Typometer based measurements on Linux show that kitty has far and away the best latency of the terminals tested.

Throughput

kitty has a builtin kitten to measure throughput, it works by dumping large amounts of data of different types into the tty device and measuring how fast the terminal parses and responds to it. The measurements below were taken with the same font, font size and window size for all terminals, and default settings, on the same computer. They clearly show kitty has the fastest throughput. To run the tests yourself, run kitten __benchmark__ in the terminal emulator you want to test, where the kitten binary is part of the kitty install.

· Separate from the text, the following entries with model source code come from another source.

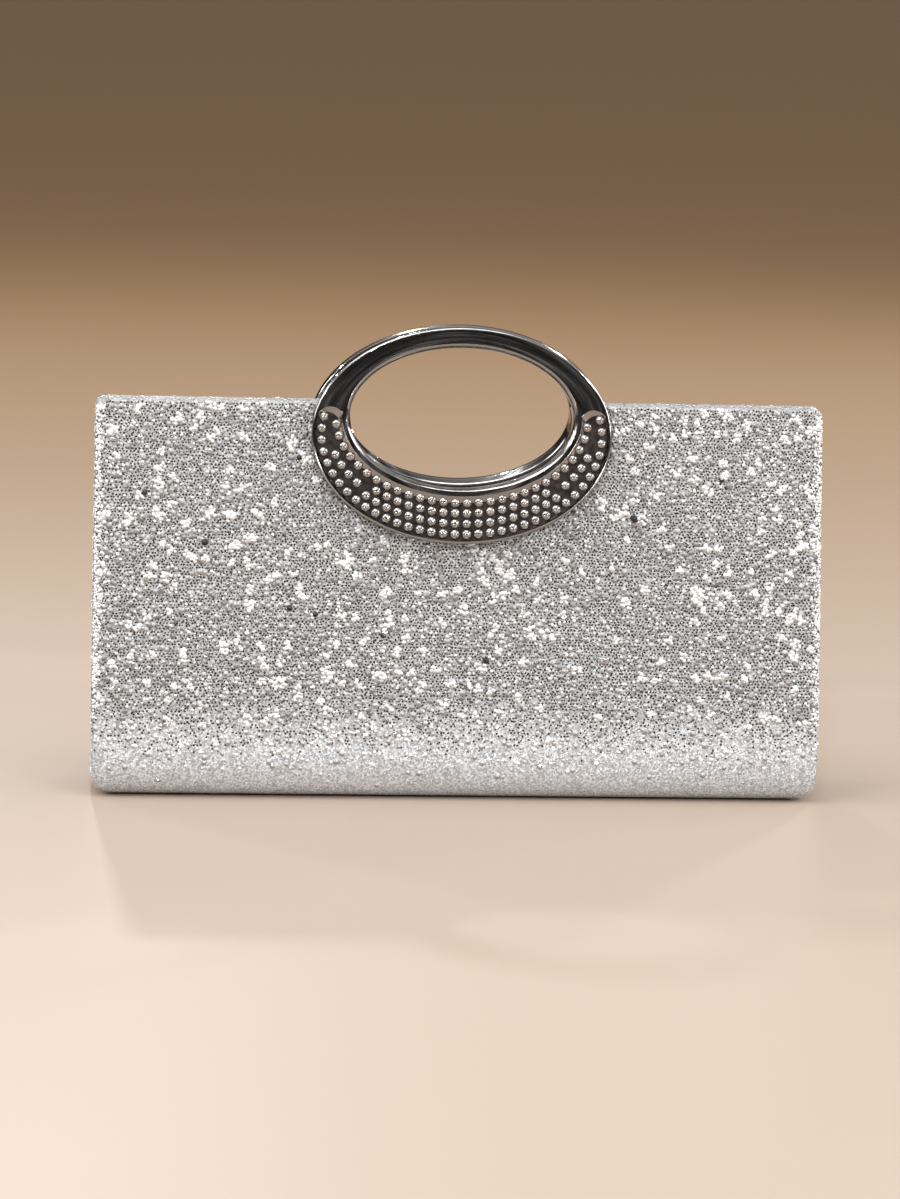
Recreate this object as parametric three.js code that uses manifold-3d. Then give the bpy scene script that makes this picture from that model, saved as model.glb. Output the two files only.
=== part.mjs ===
// A box clutch purse: two stiffened glitter walls that swing apart on a rounded base, side gussets that fold
// inwards between them, and an oval ring handle with a beaded crescent on each wall.
// Millimetres, +Z up, X along the width, the front wall towards -Y, origin at the middle of the underside.
import * as THREE from "three";
import { ConvexGeometry } from "three/addons/geometries/ConvexGeometry.js";
import { mergeVertices } from "three/addons/utils/BufferGeometryUtils.js";
import Module from "manifold-3d";

// Overall shape
const bodyWidth = 250;
const bodyHeight = 135.5;
const mouthHalfDepth = 5; // from the middle plane to a wall's outer face, at the top edge
const footHalfDepth = 21.5; // the same at the foot of the flat wall
const footHeight = 27; // where the flat wall turns into the rounded base
const flatHalfDepth = 12; // half of the flat strip that the purse stands on
const topCornerRadius = 2.5;
const baseCornerRadius = 6;

// Layers of a wall, counted inwards from its outer face
const gap = 0.3; // between pieces that touch
const past = 1; // how far a cutting shape runs past what it cuts
const coverThickness = 1;
const boardThickness = 1.6;
const liningThickness = 0.5;
const turnThickness = 0.8; // the cover where it is turned in at the top edge
const turnDepth = 6;
const boardFace = coverThickness + gap;
const liningFace = boardFace + boardThickness + gap;
const wallThickness = liningFace + liningThickness;
const turnedThickness = liningFace + turnThickness;
const sideLip = 1;
const boardCornerRadius = 1;

// Handle ring, drawn in the plane of its wall. Heights are above the foot of the flat wall.
const wallLength = Math.hypot(footHalfDepth - mouthHalfDepth, bodyHeight - footHeight);
const lean = Math.atan2(footHalfDepth - mouthHalfDepth, bodyHeight - footHeight);
const grip = { centre: wallLength - 5.1, halfWidth: 38.4, halfHeight: 23.9 };
const rim = { centre: wallLength - 11.3, halfWidth: 51.6, halfHeight: 37.1 };
const ringThickness = 4.2;
const ringBevel = 1.2;
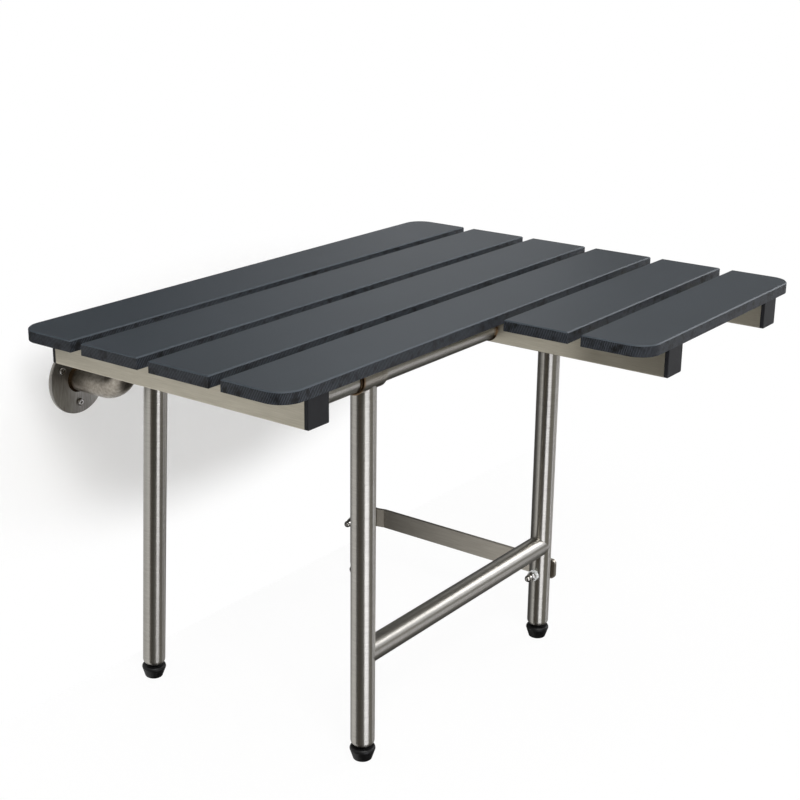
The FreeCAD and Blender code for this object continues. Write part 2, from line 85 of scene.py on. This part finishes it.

The numbers are megabytes per second of data that the terminal processes. Measurements were taken under Linux/X11 with an AMD Ryzen 7 PRO 5850U. Entries are in order of decreasing performance. kitty is twice as fast as the next best.

Terminal

ASCII

Unicode

CSI

Images

Average

kitty 0.33

121.8

105.0

59.8

251.6

134.55

gnometerm 3.50.1

33.4

55.0

16.1

142.8

61.83

alacritty 0.13.1

43.1

46.5

32.5

94.1

54.05

wezterm 20230712

16.4

26.0

11.1

140.5

48.5

xterm 389

47.7

18.3

0.6

56.3

30.72

konsole 23.08.04

25.2

37.7

23.6

23.4

27.48

alacritty+tmux

30.3

7.8

14.7

46.1

24.73

In this table, each column represents different types of data. The CSI column is for data consisting of a mix of typical formatting escape codes and some ASCII only text.

Note

By default, the benchmark kitten suppresses actual rendering, to better focus on parser speed, you can pass it the --render flag to not suppress rendering. However, modern terminals typically render asynchronously, therefore the numbers are not really useful for comparison, as it is just a game about how much input to batch before rendering the next frame. However, even with rendering enabled kitty is still faster than all the rest. For brevity those numbers are not included.

Note

foot, iterm2 and Terminal.app are left out as they do not run under X11. Alacritty+tmux is included just to show the effect of putting a terminal multiplexer into the mix (halving throughput) and because alacritty isnt remotely comparable to any of the other terminals feature wise without tmux.

Note

konsole, gnome-terminal and xterm do not support the Synchronized update escape code used to suppress rendering, if and when they gain support for it their numbers are likely to improve by 20 - 50%, depending on how well they implement it.

Energy usage

Sadly, I do not have the infrastructure to measure actual energy usage so CPU usage will have to stand in for it. Here are some CPU usage numbers for the task of scrolling a file continuously in less. The CPU usage is for the terminal process and X together and is measured using htop. The measurements are taken at the same font and window size for all terminals on a Intel(R) Core(TM) i7-4820K CPU @ 3.70GHz CPU with a Advanced Micro Devices, Inc. [AMD/ATI] Cape Verde XT [Radeon HD 7770/8760 / R7 250X] GPU.

Terminal

CPU usage (X + terminal)

kitty

6 - 8%

xterm

5 - 7% (but scrolling was extremely janky)

termite

10 - 13%

urxvt

12 - 14%

gnome-terminal

15 - 17%

konsole

29 - 31%

As you can see, kitty uses much less CPU than all terminals, except xterm, but its scrolling “smoothness” is much better than that of xterm (at least to my, admittedly biased, eyes).

Instrumenting kitty

You can generate detailed per-function performance data using gperftools. Build kitty with make profile. Run kitty and perform the task you want to analyse, for example, scrolling a large file with less. After you quit, function call statistics will be displayed in KCachegrind. Hence, profiling is best done on Linux which has these tools easily available.